History does not look favorably on President James Buchanon (1857-1861). He did not take strong measures to reign in the South and support keeping the Union together. I learned of the Ghost/Shadow or Corwin Amendment, that he tried to push through that would have tolerated slavery within the Union. It never was ratified by the states due to the outbreak of the war, despite being passed by both houses of Congress. The amendment was a product of a “Peace Convention” where 133 delegates from 14 free states and 7 slave states gathered to try to reach a compromise to keep the Union together.

The saying that history repeats itself is a cliche, but the book describes the certification of the electoral vote of 1861. There was concern that Buchanon’s Vice President, the Southern Democrat John Breckinridge, would stage a mutiny or suppress the session of Congress to ratify the results of the election. This is part of what sparked the January 6, 2020 riots in the Capital building. It is a quirk of the Consitution needing Congress to officially certify of the results the election that took place several months before. I would abolish it. If this year’s vote is close and the Republicans lose, there will once again be tumult in January. It is also interesting that the Vice President was often an opposing party member back then, unlike today where it is the same party.

Through the book, I was noting the order of the Southern states that were seceding.
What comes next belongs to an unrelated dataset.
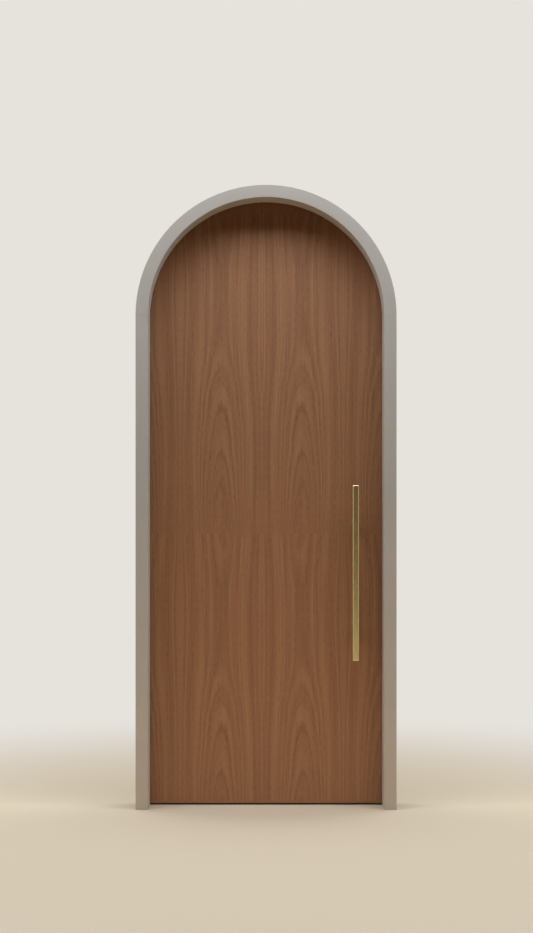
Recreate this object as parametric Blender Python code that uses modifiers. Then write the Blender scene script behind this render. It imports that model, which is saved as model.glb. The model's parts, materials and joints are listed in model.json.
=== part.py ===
"""Arched door: a walnut leaf with a half-round top, hung on four butt hinges in a deep arched lining.

Metres, +Z up. The front faces -Y and the leaf opens away from it, towards +Y. The origin is the centre of the
hinge jamb's foot, on the floor. Shapes are drawn about the middle of the doorway and carried there by an empty;
what swings hangs on a second empty, which stands on the hinge pins' axis.
"""

import math

import bmesh
import bpy
from mathutils import Matrix

# Doorway: the clear opening between the stops, with a half-round head.
OPENING_WIDTH = 0.940
OPENING_HEIGHT = 2.440
# Lining: the fixed frame, as deep as the wall that it stands in.
LINING_DEPTH = 0.150
LINING_THICKNESS = 0.050
REBATE_STEP = 0.015
FRONT_ARRIS = 0.003
BACK_ARRIS = 0.0015
# Leaf: a core between two veneered panels, with solid walnut lippings round the edge.
LEAF_THICKNESS = 0.045
PANEL_THICKNESS = 0.006
LIPPING_THICKNESS = 0.008
LIPPING_ARRIS = 0.001
EDGE_GAP = 0.0065
STOP_GAP = 0.007
UNDERCUT = 0.007
# Seal: a rubber strip with a stem in a groove of the stop and a low bulb towards the leaf.
GROOVE_WIDTH = 0.004
GROOVE_DEPTH = 0.008
SEAL_BULB_WIDTH = 0.007
SEAL_PROUD = 0.002
SEAL_FLOOR_GAP = 0.003
# Butt hinges: two plates let in flush, with five knuckles on one pin.
HINGE_COUNT = 4
LOWEST_HINGE = 0.250
TOP_HINGE_BELOW_SPRINGING = 0.150
HINGE_HEIGHT = 0.102
PLATE_WIDTH = 0.035
PLATE_THICKNESS = 0.003
PLATE_CORNER = 0.006
KNUCKLES = 5
KNUCKLE_WALL = 0.0035
KNUCKLE_GAP = 0.0004
KNUCKLE_STANDOFF = 0.0007
TAB_INSET = 0.001
PIN_RADIUS = 0.004
PIN_HEAD_RADIUS = 0.0065
PIN_HEAD_HEIGHT = 0.004
PIN_HEAD_ROUND = 0.0015
# Magnetic catch: a keep in the latch jamb and a face plate in the leaf's edge.
CATCH_HEIGHT = 1.050
CATCH_LENGTH = 0.070
CATCH_WIDTH = 0.022
CATCH_THICKNESS = 0.002
CATCH_CORNER = 0.005
# Pull bars: squared, with rounded edges, one on each face, back to back, on two posts each.
BAR_LENGTH = 0.706
BAR_SIDE = 0.028
BAR_EDGE_ROUND = 0.006
BAR_EDGE_STEPS = 5
BAR_CENTRE_HEIGHT = 0.942
BAR_FROM_CENTRE_LINE = 0.360
BAR_STANDOFF = 0.062
POST_RADIUS = 0.010
POST_FROM_BAR_END = 0.150
ROSE_RADIUS = 0.0135
ROSE_THICKNESS = 0.004
ROSE_ROUND = 0.0015
# Fits and fineness.
SEAT_GAP = 0.0003
ARCH_STEPS = 36
ROUND_STEPS = 24
CORNER_STEPS = 3

# Worked out from the sizes above.
OPENING_RADIUS = OPENING_WIDTH / 2
SPRINGING = OPENING_HEIGHT - OPENING_RADIUS
OUTER_RADIUS = OPENING_RADIUS + LINING_THICKNESS
REBATE_RADIUS = OPENING_RADIUS + REBATE_STEP
LEAF_RADIUS = REBATE_RADIUS - EDGE_GAP
PANEL_RADIUS = LEAF_RADIUS - LIPPING_THICKNESS - SEAT_GAP
FRONT = -LINING_DEPTH / 2
BACK = LINING_DEPTH / 2
LEAF_FRONT = BACK - LEAF_THICKNESS
STOP_FACE = LEAF_FRONT - STOP_GAP
GROOVE_CENTRE = (OPENING_RADIUS + REBATE_RADIUS) / 2
DOORWAY_X = LINING_THICKNESS / 2 + OPENING_RADIUS
BORE_RADIUS = PIN_RADIUS + SEAT_GAP
KNUCKLE_RADIUS = BORE_RADIUS + KNUCKLE_WALL
KNUCKLE_HEIGHT = (HINGE_HEIGHT - (KNUCKLES - 1) * KNUCKLE_GAP) / KNUCKLES
AXIS_SIDE = REBATE_RADIUS - EDGE_GAP / 2
AXIS_Y = BACK + KNUCKLE_RADIUS + KNUCKLE_STANDOFF
HINGE_SPACING = (SPRINGING - TOP_HINGE_BELOW_SPRINGING - LOWEST_HINGE) / (HINGE_COUNT - 1)
HINGE_SIDE = -1
LATCH_SIDE = 1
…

South Carolina was the first state, followed by Mississippi, Alabama, and Louisiana. In the official declaration of Mississippi after the 84-15 vote in favor of leaving the Union, they wrote,

“Our position is thoroughly identified with the institution of slavery – the greatest material interest of the world…Its labor supplies the product which constitutes by far the largest and most important portions of commerce of the earth. These products are peculiar to the climate verging on the tropical regions, and by an imperious law of nature, none but the black race can bear exposure to the tropical sun. These products have become necessities of the world, and a blow at slavery is a blow at commerce and civilization.”

With a mindset like that, I see why the Civil War started. Mississippi’s leaders viewed Lincoln and the northern Republicans as a threat to their livelihood and way of life. Other deep south slave states felt the same and many of them broke away from the Union even before Lincoln started his term. Slavery is abhorrent and I see Lincoln and the north really had no choice. The wife of Buchanon’s Secretary of State Henry Seward, Frances Adeline Seward criticizing her husband’s compromise of allowing slavery within the Union wrote the following.
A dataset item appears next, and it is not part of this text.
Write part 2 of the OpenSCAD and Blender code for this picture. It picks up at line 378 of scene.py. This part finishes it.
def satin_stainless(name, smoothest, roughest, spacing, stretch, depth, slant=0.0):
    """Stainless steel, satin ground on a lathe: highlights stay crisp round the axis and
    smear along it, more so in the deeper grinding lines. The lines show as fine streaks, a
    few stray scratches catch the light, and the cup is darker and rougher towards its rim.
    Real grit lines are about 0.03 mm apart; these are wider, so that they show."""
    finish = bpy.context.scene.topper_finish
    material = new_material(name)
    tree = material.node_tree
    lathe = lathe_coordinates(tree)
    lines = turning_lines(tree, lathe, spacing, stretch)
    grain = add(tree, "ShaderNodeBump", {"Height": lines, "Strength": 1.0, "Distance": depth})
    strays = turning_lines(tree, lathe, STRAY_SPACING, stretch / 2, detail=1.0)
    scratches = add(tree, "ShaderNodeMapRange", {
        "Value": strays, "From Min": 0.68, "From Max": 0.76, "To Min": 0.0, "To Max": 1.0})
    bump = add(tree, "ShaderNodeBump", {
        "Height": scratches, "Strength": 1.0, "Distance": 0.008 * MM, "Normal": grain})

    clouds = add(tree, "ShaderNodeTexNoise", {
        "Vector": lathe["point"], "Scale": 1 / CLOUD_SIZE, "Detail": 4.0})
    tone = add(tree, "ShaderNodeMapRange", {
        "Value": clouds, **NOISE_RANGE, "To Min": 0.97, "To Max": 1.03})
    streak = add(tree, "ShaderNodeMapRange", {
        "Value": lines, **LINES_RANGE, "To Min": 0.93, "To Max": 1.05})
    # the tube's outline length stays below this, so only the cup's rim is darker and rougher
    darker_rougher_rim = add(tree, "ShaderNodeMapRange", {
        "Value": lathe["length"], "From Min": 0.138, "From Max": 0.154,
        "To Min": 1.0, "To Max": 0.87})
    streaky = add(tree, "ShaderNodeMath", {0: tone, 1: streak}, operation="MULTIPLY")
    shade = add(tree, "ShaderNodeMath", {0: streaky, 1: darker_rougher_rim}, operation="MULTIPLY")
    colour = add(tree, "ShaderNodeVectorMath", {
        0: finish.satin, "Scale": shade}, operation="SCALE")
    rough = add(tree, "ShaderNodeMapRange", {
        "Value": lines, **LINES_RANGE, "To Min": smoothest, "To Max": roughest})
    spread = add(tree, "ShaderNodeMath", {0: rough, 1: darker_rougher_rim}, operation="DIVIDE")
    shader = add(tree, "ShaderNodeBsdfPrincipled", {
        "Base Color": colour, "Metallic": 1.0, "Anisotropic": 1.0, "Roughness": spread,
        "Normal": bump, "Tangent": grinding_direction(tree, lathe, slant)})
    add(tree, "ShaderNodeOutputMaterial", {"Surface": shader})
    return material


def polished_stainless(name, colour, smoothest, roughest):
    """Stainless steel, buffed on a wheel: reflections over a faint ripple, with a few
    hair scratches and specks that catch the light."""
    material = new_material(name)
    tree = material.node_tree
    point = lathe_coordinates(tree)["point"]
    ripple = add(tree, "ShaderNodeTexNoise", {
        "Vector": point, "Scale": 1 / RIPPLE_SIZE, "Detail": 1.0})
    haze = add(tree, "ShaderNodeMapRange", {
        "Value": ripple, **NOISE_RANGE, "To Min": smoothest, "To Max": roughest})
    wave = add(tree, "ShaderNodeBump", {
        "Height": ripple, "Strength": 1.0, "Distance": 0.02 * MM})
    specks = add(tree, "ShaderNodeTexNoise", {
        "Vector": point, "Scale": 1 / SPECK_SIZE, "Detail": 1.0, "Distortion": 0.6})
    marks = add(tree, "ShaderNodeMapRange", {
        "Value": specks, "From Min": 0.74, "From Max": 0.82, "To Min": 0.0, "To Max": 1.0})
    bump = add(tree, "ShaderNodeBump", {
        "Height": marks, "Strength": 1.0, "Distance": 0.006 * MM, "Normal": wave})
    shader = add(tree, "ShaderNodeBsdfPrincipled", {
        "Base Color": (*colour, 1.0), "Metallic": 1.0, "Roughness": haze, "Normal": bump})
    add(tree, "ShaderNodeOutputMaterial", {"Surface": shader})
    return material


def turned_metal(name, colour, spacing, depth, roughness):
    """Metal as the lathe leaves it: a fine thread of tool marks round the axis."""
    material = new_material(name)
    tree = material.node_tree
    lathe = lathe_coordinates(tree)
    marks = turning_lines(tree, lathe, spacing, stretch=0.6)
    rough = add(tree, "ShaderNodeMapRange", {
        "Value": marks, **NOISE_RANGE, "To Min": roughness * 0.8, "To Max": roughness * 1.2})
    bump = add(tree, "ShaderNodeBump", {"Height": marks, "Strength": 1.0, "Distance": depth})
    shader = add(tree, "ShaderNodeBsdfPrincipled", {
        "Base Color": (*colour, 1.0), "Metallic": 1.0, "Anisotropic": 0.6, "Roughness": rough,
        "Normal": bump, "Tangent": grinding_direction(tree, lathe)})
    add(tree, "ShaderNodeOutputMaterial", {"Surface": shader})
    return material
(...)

“Compromises based on the idea that the preservation of the Union is more important than the Liberty of nearly 4 million human beings cannot be right – The alteration of the Constitution to perpetuate slavery – the enforcement of a Law to recapture a poor, suffering fugitive – giving half of the Frontier of a free Country to the curse of Slavery – these compromises cannot be approved by God or supported by good men.”

  • The Montgomery Daily Post newspaper advertised “Negro Dogs” for rent at $5 per day and $10 for each slave that they caught. Absolutely disgusting.
  • I never noticed it, but I learned that the Washington Monument has two tones of marble. Construction started in 1848 with enslaved labor but stopped in 1858 due to the secession crisis. It did not resume until after the Civil War with paid labor using a different color of marble.
Notice the change of color about 1/3 the way up from the bottom. (my photo from 2012)
  • Transportation and technology were so slow back then. There was no electricity and no microphones so many people relied on newspapers to learn what President Lincoln said in a speech, even events they attended but couldn’t get close enough to the stage. Transport was by train and horse and Lincoln’s journey from Illinois to Washington DC, took a long time!
  • Like today, the president was surrounded by lots of people with opinions, often many of them with wrong opinions. A skillful leader needs to know when to take advice and when not to. Lincoln’s security advisor was a self-centered, pompous, idiot.

In reflecting on the Civil War, I can see why the Confederacy was so devastated by its defeat. They had built their society, culture, and lifestyle around cotton plantations and the use of slave labor. From a broader perspective, it’s difficult to understand how they could have expected to win. Perhaps they believed the Union would not be united or determined enough to mount a full-scale national effort to defeat the South. The odds were stacked against them: the Confederacy had only around 5.5 million free citizens (plus 3.5 million enslaved people) compared to a population of 22 million in the industrialized North, including the four border slave states (Maryland, Delaware, Kentucky, and Missouri) that remained in the Union. The human cost of the war was staggering – about 2% of Americans died, which today would be equivalent to about 7 million people.

I feel pride in Michigan and the North for standing up for human rights and fighting against the abhorrent practice of enslaving fellow humans. Abraham Lincoln is rightly enshrined as one of our great presidents for his leadership during this pivotal time. However, even though slavery was abolished, a cultural divide between “North” and “South” persists, though it has shifted to more of a coastal versus interior split. My Great Lakes region is still considered “Northern,” but faces its own internal cultural challenges. The divide is no longer between cotton plantations and industrial centers, but more between urban, highly educated, diverse communities and rural areas with more hands-on jobs and homogeneous populations. Racism continues to be a factor, partly due to demographic changes as white Americans become a minority and some resist this change.